For best quality radishes, provide loose soil that doesn’t give too much resistance to the fast growing roots. Full spring sun and consistent soil moisture will do the rest. The only real trick with radishes is to remember to harvest them promptly, before they loose their cool and turn big and fibrous. To check on your developing radishes, just look for signs that the root is swelling up at soil level. Once the root has filled out, the radish can be harvested at any time.
4. Chives
An attractive perennial herb in the onion family, chives cheerfully come back, year after year, without any effort from the gardener. While chives can be started fairly easily from seed by scattering fresh seeds lightly over an area about 6”-square, it’s quicker to buy a pot of mature chives from a good nursery, or beg a healthy division off of a neighboring gardener.
Established chives will grow throughout the summer, allowing multiple rounds of harvesting. Harvest chives before they begin to flower by holding the hollow, flexible green stalks in one hand, and snipping the chives 3 to 4 inches above the soil with garden shears. After chives bloom, the stems harden and aren’t as good for fresh eating. However the purple blossoms are edible, with a pleasant, mild, oniony quality, and make a stunning garnish or salad addition.

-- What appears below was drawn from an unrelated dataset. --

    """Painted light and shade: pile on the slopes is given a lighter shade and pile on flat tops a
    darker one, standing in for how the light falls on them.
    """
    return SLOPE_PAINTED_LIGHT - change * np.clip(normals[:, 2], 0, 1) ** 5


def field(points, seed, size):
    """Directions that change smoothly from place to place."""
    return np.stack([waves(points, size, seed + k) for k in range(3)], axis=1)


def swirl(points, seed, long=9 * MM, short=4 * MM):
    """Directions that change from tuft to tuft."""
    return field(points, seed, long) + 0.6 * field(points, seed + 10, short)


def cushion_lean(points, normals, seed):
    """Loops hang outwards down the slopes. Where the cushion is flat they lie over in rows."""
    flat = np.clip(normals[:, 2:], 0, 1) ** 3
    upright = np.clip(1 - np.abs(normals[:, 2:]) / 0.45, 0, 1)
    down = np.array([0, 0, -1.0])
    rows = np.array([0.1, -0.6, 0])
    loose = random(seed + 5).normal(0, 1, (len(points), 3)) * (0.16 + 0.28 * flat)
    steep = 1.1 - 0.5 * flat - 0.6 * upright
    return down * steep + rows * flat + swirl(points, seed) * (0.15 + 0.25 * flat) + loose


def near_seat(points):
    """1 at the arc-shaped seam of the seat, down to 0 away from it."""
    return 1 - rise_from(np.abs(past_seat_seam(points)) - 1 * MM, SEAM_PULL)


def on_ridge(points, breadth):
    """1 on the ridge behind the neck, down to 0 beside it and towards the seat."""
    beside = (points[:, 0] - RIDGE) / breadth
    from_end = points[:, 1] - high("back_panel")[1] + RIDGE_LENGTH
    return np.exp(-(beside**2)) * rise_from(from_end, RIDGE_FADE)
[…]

Over time, clumps of chives can get quite large. Divide chives like any other bulbing perennial in the late fall. Pry the small bulbs apart or simply cut clumps apart with a shovel. Space the new divisions 12-24” apart, and replant.
5. Rhubarb
Another easy perennial that thrives on neglect and comes back reliably every spring, rhubarb is grown for it’s attractive stalks which have a tart, floral flavor. Although not a fruit, rhubarb is often treated as one in the kitchen, and is sweetened with sugar and paired with strawberries for classic spring desserts. It’s also excellent turned into syrup for delicious cocktails.

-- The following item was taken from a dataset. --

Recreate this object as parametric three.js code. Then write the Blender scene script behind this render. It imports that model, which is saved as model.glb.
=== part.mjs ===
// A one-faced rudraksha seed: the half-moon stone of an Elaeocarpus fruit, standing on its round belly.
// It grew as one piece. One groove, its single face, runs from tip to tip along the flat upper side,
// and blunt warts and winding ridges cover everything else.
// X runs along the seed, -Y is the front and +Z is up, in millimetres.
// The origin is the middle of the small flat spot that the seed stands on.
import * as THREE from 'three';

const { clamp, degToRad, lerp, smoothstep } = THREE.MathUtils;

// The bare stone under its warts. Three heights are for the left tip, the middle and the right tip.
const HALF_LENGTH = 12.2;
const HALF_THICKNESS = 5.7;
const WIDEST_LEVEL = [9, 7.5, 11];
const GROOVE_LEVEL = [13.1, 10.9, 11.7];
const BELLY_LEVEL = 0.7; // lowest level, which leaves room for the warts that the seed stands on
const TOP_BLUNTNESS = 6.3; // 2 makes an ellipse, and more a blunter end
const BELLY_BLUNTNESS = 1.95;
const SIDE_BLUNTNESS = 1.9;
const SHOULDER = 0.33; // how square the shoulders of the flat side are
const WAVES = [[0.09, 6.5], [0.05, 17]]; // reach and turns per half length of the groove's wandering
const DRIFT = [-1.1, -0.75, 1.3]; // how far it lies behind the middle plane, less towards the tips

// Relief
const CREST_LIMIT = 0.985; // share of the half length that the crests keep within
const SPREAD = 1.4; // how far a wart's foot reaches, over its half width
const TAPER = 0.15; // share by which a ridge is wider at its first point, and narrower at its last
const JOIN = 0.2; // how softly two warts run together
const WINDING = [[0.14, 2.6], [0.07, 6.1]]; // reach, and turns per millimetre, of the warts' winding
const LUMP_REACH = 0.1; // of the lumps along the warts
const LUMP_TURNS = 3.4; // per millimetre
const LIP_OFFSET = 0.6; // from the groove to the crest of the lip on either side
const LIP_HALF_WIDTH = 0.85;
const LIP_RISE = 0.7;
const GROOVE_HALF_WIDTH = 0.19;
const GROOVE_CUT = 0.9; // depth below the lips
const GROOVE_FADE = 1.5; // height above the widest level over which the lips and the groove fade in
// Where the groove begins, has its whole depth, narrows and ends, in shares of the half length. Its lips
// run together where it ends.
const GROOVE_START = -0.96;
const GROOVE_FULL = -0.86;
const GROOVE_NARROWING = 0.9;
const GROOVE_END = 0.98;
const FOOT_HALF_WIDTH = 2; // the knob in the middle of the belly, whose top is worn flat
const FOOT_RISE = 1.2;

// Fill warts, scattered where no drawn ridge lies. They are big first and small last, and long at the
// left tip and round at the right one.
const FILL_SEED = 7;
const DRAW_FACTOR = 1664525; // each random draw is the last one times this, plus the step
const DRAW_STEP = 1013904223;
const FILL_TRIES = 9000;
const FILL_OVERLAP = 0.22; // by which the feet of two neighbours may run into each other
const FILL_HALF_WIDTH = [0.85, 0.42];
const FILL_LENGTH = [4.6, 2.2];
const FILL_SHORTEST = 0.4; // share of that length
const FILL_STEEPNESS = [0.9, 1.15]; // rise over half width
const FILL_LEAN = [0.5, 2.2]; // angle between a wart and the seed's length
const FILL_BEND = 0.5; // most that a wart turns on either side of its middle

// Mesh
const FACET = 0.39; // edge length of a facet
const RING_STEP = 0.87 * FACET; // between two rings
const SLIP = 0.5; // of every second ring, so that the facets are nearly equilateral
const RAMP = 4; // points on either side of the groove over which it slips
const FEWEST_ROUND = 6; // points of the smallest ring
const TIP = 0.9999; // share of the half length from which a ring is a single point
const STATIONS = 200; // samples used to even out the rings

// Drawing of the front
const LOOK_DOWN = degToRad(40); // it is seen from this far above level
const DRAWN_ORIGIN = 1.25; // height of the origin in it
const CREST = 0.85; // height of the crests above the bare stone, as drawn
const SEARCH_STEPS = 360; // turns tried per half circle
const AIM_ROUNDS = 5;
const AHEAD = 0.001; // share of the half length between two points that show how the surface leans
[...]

There are several named varieties of rhubarb, but the taste is similar between all of them. Look for a variety that you find attractive and that grows well in your area. 1 or 2 year old rhubarb plants – called crowns – are available in good nurseries in the fall and early spring. Divisions from established plants might be available from neighbors as well. Plant crowns or divisions in a sunny spot so that the top of the crown or the bud from the division is just slightly below soil level. Leave plenty of room – rhubarb gets big!
Give newly planted rhubarb at least a year – but ideally two – before harvesting. Then, harvest by pulling or cutting individual, outer stalks from the plant. Remove the poisonous-to-eat leaf from the stalk and allow it to compost in place as a mineral-rich sheet mulch.

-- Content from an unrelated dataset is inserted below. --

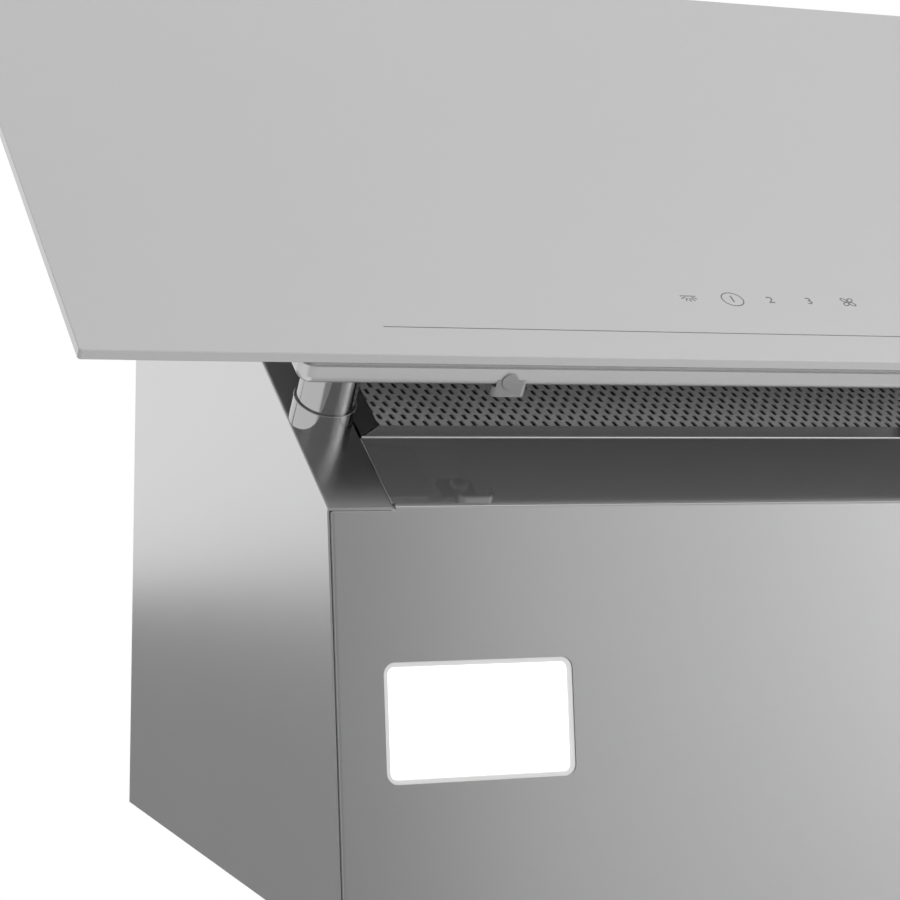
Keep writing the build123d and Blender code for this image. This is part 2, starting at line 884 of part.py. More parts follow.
def wheel_disc():
    """The wheel's middle disc and hub."""
    y, z = -blower_axis_depth, blower_z
    disc = rod_x(-wheel_sheet / 2, wheel_sheet / 2, y, z, wheel_inner_radius)
    disc += rod_x(0, hub_length, y, z, hub_radius)
    return disc - rod_x(-half_width, half_width, y, z, shaft_radius + shaft_fit)


def impeller():
    """Double-inlet wheel: blades between two end rings and a ring round the disc."""
    y, z = -blower_axis_depth, blower_z
    wheel = rod_x(-wheel_sheet / 2, wheel_sheet / 2, y, z, wheel_radius)
    for end in (-1, 1):
        middle = end * (wheel_half_width - wheel_ring / 2)
        wheel += rod_x(middle - wheel_ring / 2, middle + wheel_ring / 2, y, z, wheel_radius)
    wheel -= rod_x(-half_width, half_width, y, z, wheel_inner_radius)
    depth = wheel_radius - wheel_inner_radius - blade_thickness
    blade = Rot(blade_angle, 0, 0) * Box(2 * wheel_half_width, blade_thickness, depth)
    blade = Pos(0, 0, (wheel_radius + wheel_inner_radius) / 2) * blade
    centre = Pos(0, y, z)
    blades = [centre * Rot(360 * n / blade_count, 0, 0) * blade for n in range(blade_count)]
    return wheel.fuse(*blades)


# Duct collar and flaps

base_top = z_top + duct_base_sheet
flap_z = z_top + flap_height
bore_radius = duct_radius - duct_wall


def duct_base():
    """Square plate on the top panel that carries the duct collar."""
    reach_x = blower_half_width + duct_base_margin
    reach_y = outlet_width / 2 + duct_base_margin
    base = rounded_block(
        2 * reach_x, 2 * reach_y, duct_base_corner, z_top, base_top, 0, -outlet_middle
    )
    base -= rod(0, -outlet_middle, z_top - flange, base_top, bore_radius)
    for x, y in duct_screw_places():
        base -= rod(x, y, z_top - flange, base_top, screw_radius + screw_gap)
    return base


def duct_collar():
    """Round spigot for the duct, on the base plate, with a seat for the flaps."""
    y = -outlet_middle
    spigot = tube(0, y, base_top, z_top + duct_height, duct_radius, bore_radius)
    seat_top = flap_z - flap_thickness / 2 - flap_seat_gap
    seat_bottom = seat_top - flap_seat_thickness
    spigot += tube(0, y, seat_bottom, seat_top, duct_radius, bore_radius - flap_seat_width)
    for side in (-1, 1):
        axis_y = y + side * flap_pin_spread
        spigot -= rod_x(-half_width, half_width, axis_y, flap_z, flap_pin_radius)
    return spigot


def flap_pin_half():
    """Half the length of a flap's pin, from wall to wall of the spigot."""
    return math.sqrt(duct_radius**2 - flap_pin_spread**2)


def flap_pins():
    """The two hinge pins across the spigot."""
    reach = flap_pin_half()
    pair = [
        rod_x(-reach, reach, -outlet_middle + side * flap_pin_spread, flap_z, flap_pin_radius)
        for side in (-1, 1)
    ]
    return Compound(children=pair)


def flap(side):
    """Half-round flap with two knuckles on its pin. side is -1 for the room's half and 1 for the wall's."""
    axis_y = -outlet_middle + side * flap_pin_spread
    disc = rod(
        0,
        -outlet_middle,
        flap_z - flap_thickness / 2,
        flap_z + flap_thickness / 2,
        bore_radius - flap_clearance,
    )
    start = axis_y + side * (knuckle_radius - flap_thickness)
    far = start + side * duct_radius
    keep = block(-duct_radius, duct_radius, min(start, far), max(start, far), flap_z - 1, flap_z + 1)
    leaf = disc & keep
    for middle in (-knuckle_at, knuckle_at):
        x0, x1 = middle - knuckle_length / 2, middle + knuckle_length / 2
        leaf += rod_x(x0, x1, axis_y, flap_z, knuckle_radius)
    return leaf - rod_x(-duct_radius, duct_radius, axis_y, flap_z, flap_pin_radius + running_gap)


def outlet_screws():
    """Screws through the collar's base, the top and the blower's lip."""
    screws = []
    for x, y in duct_screw_places():
        head = rod(x, y, base_top, base_top + screw_head, screw_head_radius)
        screws.append(head + rod(x, y, base_top - screw_length, base_top, screw_radius))
    return Compound(children=screws)


# Electrics


def control_box():
    """Open box on the back panel."""
    x0, x1 = box_left, box_left + box_width
    z0, z1 = box_bottom, box_bottom + box_height
    y0, y1 = -sheet - box_depth, -sheet
    box = block(x0, x1, y0, y1, z0, z1)
    wall = box_wall
    return box - block(x0 + wall, x1 - wall, y0, y1 - wall, z0 + wall, z1 - wall)


def control_box_lid():
    """Lid of the control box."""
    y1 = -sheet - box_depth
    lid = block(box_left, box_left + box_width, y1 - box_wall, y1, box_bottom, box_bottom + box_height)
    return lid


def board_inner():
    """The control board's outline and its front face."""
    margin = box_wall + board_margin
    x0, x1 = box_left + margin, box_left + box_width - margin
    z0, z1 = box_bottom + margin, box_bottom + box_height - margin
    y1 = -sheet - box_wall - board_stand
    return x0, x1, y1 - board_thickness, y1, z0, z1


def control_board():
    """Control board on four posts."""
    x0, x1, y0, y1, z0, z1 = board_inner()
    board = block(x0, x1, y0, y1, z0, z1)
    for x in (x0 + board_margin, x1 - board_margin):
        for z in (z0 + board_margin, z1 - board_margin):
            post = Pos(x, y1 + board_stand / 2, z) * Rot(90, 0, 0)
            board += post * Cylinder(board_stand / 2, board_stand)
    return board


def terminal_block():
    """Supply terminals on the board."""
    x0, x1, y0, _, z0, z1 = board_inner()
    z_high = z1 - terminal_margin
    x_low = x0 + terminal_margin
    return block(
        x_low, x_low + terminal_width, y0 - terminal_depth, y0, z_high - terminal_height, z_high
    )


def run_capacitor():
    """The motor's round capacitor, lying on the board."""
    x0, x1, y0, _, z0, _ = board_inner()
    radius = terminal_depth / 2
    z = z0 + terminal_margin + radius
    can = rod_x(x0 + terminal_margin, x0 + terminal_margin + terminal_width, y0 - radius, z, radius)
    foot_end = x0 + terminal_margin + terminal_width
    foot = block(x0 + terminal_margin, foot_end, y0 - radius, y0, z - radius / 2, z + radius / 2)
    return can + foot


def cable_gland():
    """Gland in the top panel where the supply cable goes in."""
    x, y = gland_at, -gland_depth_at
    gland = rod(x, y, z_top - gland_tail, z_top + gland_nut_height + gland_top, gland_radius)
    gland += rod(x, y, z_top, z_top + gland_nut_height, gland_nut_radius)
    nut_top = z_top - sheet
    gland += rod(x, y, nut_top - gland_nut_height, nut_top, gland_nut_radius)
    return gland - rod(x, y, z_bottom, z_top + spare, gland_bore)


def both_sides(name, shape):
    """A left piece and its mirror image under their own names."""
    return {f"{name}_left": shape, f"{name}_right": mirrored(shape)}


def all_pieces():
    """Every node's name and shape."""
    pieces = {
        "back_panel": back_panel(),
        "top_panel": top_panel(),
        "underside_panel": underside_panel(),
        "front_upper_panel": front_upper_panel(),
        "filter_magnets": filter_magnets(),
        "filter_frame": filter_frame(),
        "filter_face": filter_face(),
        "filter_mesh": filter_mesh(),
        "filter_back": filter_back(),
        "support_tray": support_tray(),
        "glass_frame": glass_frame(),
        "glass_panel": glass_panel(),
        "touch_board": touch_board(),
        "touch_carrier": touch_carrier(),
        "catch_buttons": catch_buttons(),
        "catch_screws": catch_screws(),
        "blower_scroll": blower_scroll(),
        "motor_bracket": motor_bracket(),
        "motor_body": motor_body(),
        "motor_shaft": motor_shaft(),
        "wheel_disc": wheel_disc(),
        "impeller": impeller(),
        "duct_base": duct_base(),
        "duct_collar": duct_collar(),
        "flap_pins": flap_pins(),
        "flap_front": flap(-1),
        "flap_rear": flap(1),
        "outlet_screws": outlet_screws(),
        "control_box": control_box(),
        "control_box_lid": control_box_lid(),
        "control_board": control_board(),
        "terminal_block": terminal_block(),
        "run_capacitor": run_capacitor(),
        "cable_gland": cable_gland(),
    }
    pieces |= both_sides("side_panel", side_panel())
    pieces |= both_sides("filter_hinge_ear", filter_hinge_ear())
    pieces |= both_sides("blower_side", blower_side())
    pieces |= both_sides("catch_strip", catch_strip())
    pieces |= both_sides("guide_rail", guide_rail())
    for level, v in (("lower", lower_tube_at), ("upper", upper_tube_at)):
        pieces |= both_sides(f"guide_collar_{level}", guide_collar(v))
        pieces |= both_sides(f"lift_tube_{level}", lift_tube(v))
    for name, shape in (
        ("led_bezel", led_bezel()),
        ("led_diffuser", led_diffuser()),
        ("led_housing", led_housing()),
        ("led_board", led_board()),
    ):
        pieces |= both_sides(name, shape)
    return pieces


os.makedirs("parts", exist_ok=True)
for node, piece in all_pieces().items():
    export_step(piece, f"parts/{node}.step")
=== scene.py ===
import json
import math

import bpy
from mathutils import Matrix, Vector


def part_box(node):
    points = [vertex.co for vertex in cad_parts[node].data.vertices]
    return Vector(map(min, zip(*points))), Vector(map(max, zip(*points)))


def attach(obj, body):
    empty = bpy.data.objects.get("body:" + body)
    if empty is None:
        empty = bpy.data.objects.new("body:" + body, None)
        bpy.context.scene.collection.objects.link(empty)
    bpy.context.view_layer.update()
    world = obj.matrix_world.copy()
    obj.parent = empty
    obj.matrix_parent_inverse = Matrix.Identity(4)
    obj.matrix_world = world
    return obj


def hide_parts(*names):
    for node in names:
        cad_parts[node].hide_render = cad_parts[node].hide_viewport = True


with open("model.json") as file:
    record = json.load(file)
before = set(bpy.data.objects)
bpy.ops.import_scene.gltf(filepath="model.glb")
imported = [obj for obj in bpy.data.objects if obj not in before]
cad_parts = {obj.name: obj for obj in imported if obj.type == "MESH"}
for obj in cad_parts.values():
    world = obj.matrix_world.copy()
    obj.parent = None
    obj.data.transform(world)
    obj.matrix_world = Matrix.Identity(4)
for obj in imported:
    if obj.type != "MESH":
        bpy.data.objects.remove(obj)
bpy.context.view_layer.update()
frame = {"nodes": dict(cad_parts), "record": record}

bl_info = {
    "name": "Wall mount range hood",
    "version": (1, 0, 0),
    "blender": (4, 5, 0),
    "location": "View3D > Sidebar > Range hood",
    "description": "Dresses the packed range hood and sets up its studio",
    "category": "Object",
}

MM = 0.001
MERGE = 0.001 * MM
NEAR = 0.01 * MM

# The slanted front's own axes, with x to the right, y up the slant and z out of the front.
FRONT_EDGE = Vector((0.0, -0.239, -0.181))
FRONT_RISE = Vector((0.0, -0.258, 0.398)).normalized()
FRONT_OUT = Vector((1.0, 0.0, 0.0)).cross(FRONT_RISE)
FRONT = Matrix.Translation(FRONT_EDGE) @ Matrix(
    ((1.0, 0.0, 0.0), FRONT_RISE, FRONT_OUT)
).transposed().to_4x4()


def front_span(node):
    """A node's lowest and highest corner along the slanted front's own axes."""
    back = FRONT.inverted()
    points = [back @ v.co for v in frame["nodes"][node].data.vertices]
    low = Vector(min(p[i] for p in points) for i in range(3))
    high = Vector(max(p[i] for p in points) for i in range(3))
    return low, high


FACE_LOW, FACE_HIGH = front_span("filter_face")
GLASS_FRONT = front_span("glass_panel")[1].z

# Where a finish changes within one node: the width of the painted highlight along the filter's rim, the
# height at which the pan turns up in front, and how far the tubes' foot plates start behind the front of
# the catch strips.
PAINTED_HIGHLIGHT_WIDTH = 1.2 * MM
PAN_TURN_HEIGHT = 2.5 * MM
FOOT_BEHIND_CATCH = 7.6 * MM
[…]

What easy vegetables do you love to grow?
Marshall S Chrostowski says
Good to see you posting again, Erica. Hope your health and well-being continue to improve.
Erica says
Thank you!
Emily says
My favorite way of dealing with chive blossoms (after I’ve picked a few to garnish salads) is to simply cut the whole bunch down about 2″ from the ground. The tender chives will grow back in no time, but the flower stalks will stay gone until next year.
Erica says
Good tip, but I love the blossoms, too! Maybe I’ll go half-and-half?
Kyle says
I allow daikon to self-sow. It has really helped break up and improve the soil.
I keep dividing chives all over the yard. I could never eat as many as I have. Such a charming little allium. The bees love them…good enough for me.
Rhubarb. I am rhubarb kryptonite. I just don’t understand how one person can kill so many rhubarb plants. The first three years I started with crowns. The first two years, my chickens scratched them to death. Fair. Last year, no chickens…the crowns started off fine, then all the leaves disappeared. Ok…slugs? This year, I bought a small plant with leaves, it looked like it was going to be a success for a few weeks, then two of the three leaves turned brown and promptly melted into the ground. I honestly don’t get it. I am the only person on the planet who can’t grow this stuff.
Erica says
Do you harvest it, or just let it rot in place as a soil improver? Daikon as a crop is super hard for me – by the time they are of decent size, root maggots have found them.
Kyle says
I’ve been letting it just rot in place, mainly because I put it in really compacted ground in a guild in what I call my Scorched Earth Garden, not in a nice, deep, fluffy garden bed. I have dug up a couple and fermented them and those were lovely! What I eat more than anything are the copious seed pods. I did try fermenting those…NOT lovely. All the flavor got sucked out of them. But letting them self-sow and rot for a couple years in a row REALLY helped my garden. The way things have come up this year, you’d never know that three years ago it was basically dead soil under landscaping fabric and so hard I couldn’t get through the top inch with a shovel. Go radishes!
Elizabeth says
Great idea to use the rhubarb leaf as a sheet mulch! Thank you for that tip!
Also, love to see you back in my reader… 🙂
Erica says
It’s great for that! Very high in minerals and just sort of melts into the soil over a month or so. Thanks for your kind words.
Kat van der Hoorn says
First of all, words cannot express the joy that you are blogging regularly again. WAHOO!!
Second of all, would you consider writing some about homeschooling? It’s an option my family is actively exploring, and it would be so great to hear your perspective. Best wishes from sunny (for five minutes, at least!) Portland!
alison says
Whaddabout the amazing power of the zucchini?
Erica says
It is a garden essential! But in the Pac NW at least, summer squash is firmly a summer-harvested crop. July, it starts to come in. I should do another post: 5 easiest summer veg!
Mary Elizabeth says
Thank you for all the research and compilation of information that you did on rhubarb. That article was what drew me to your website. I especially appreciated the wide plethora of recipes that you included in the article.
Would love to see you do one on figs and one on persimmons.